• biomass;
  • carbides;
  • heterogeneous catalysis;
  • reaction mechanisms;
  • tungsten


A series of Ni-promoted W2C/activated carbon (AC) catalysts were investigated for the catalytic conversion of Jerusalem artichoke tuber (JAT) under hydrothermal conditions and hydrogen pressure. Even a small amount of Ni could greatly promote the conversion of JAT to 1,2-propylene glycol (1,2-PG), whereas the pure W2C/AC catalyst resulted in the selective formation of acetol. The product distribution profiles involving the reaction temperature, time, and H2 pressure indicated that 1,2-PG formed as a result of acetol hydrogenation, which was catalyzed by Ni.
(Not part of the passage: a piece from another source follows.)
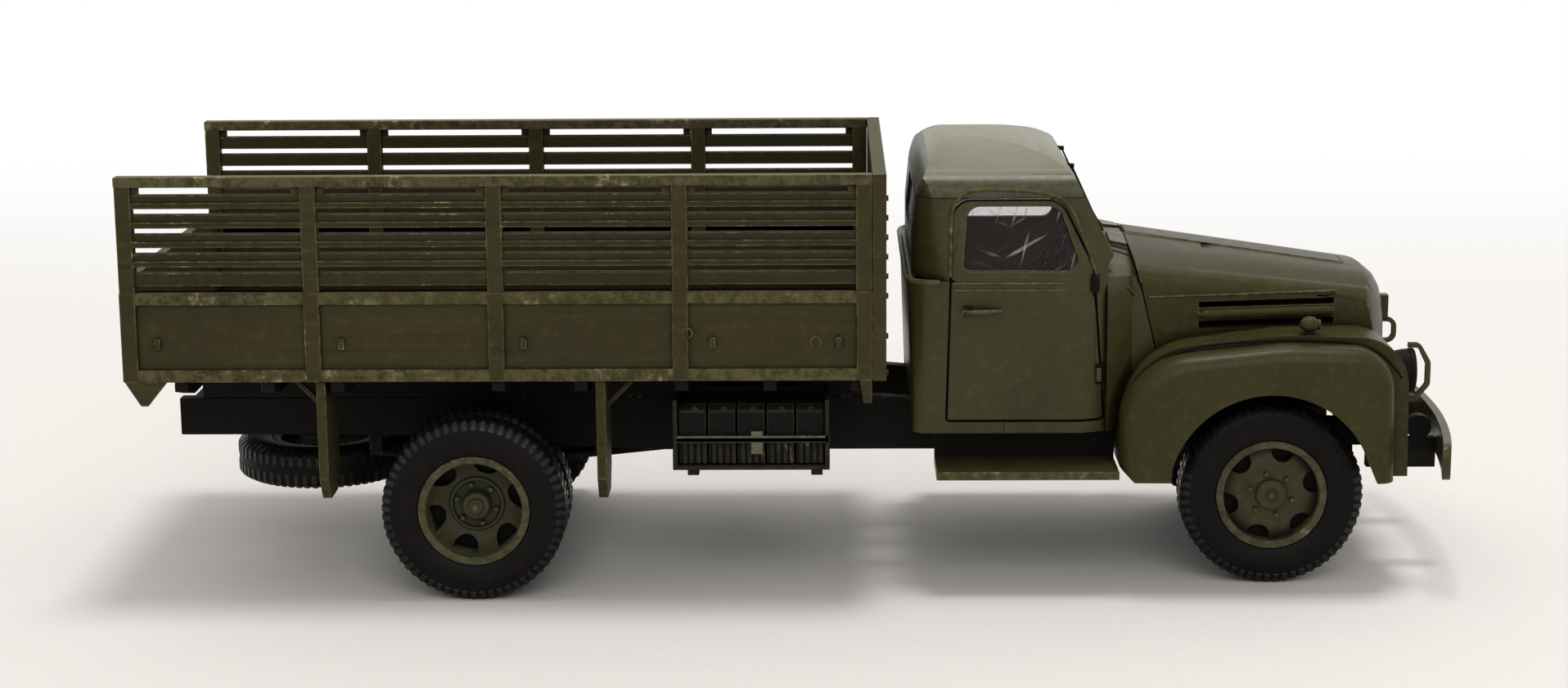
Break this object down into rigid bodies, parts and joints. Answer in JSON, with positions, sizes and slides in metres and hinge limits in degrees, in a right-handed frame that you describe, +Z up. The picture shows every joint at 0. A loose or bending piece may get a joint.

Thus, there was a synergy between W2C and Ni, and the best performance yielded 38.5 % of 1,2-PG over a 4 % Ni–20 % W2C/AC catalyst at 245 °C, 6 MPa H2, and 80 min. To understand the reaction process, some important intermediates, such as inulin, fructose, acetol, glyceraldehyde, and 1,3-dihydroxyacetone, were used as the feedstock. Based on the product distributions derived from these intermediates, a reaction pathway was proposed, where JAT was first hydrolyzed into a mixture of fructose and glucose under the catalysis of H+, then the sugars underwent a retro-aldol reaction followed by hydrogenation catalyzed by Ni–W2C.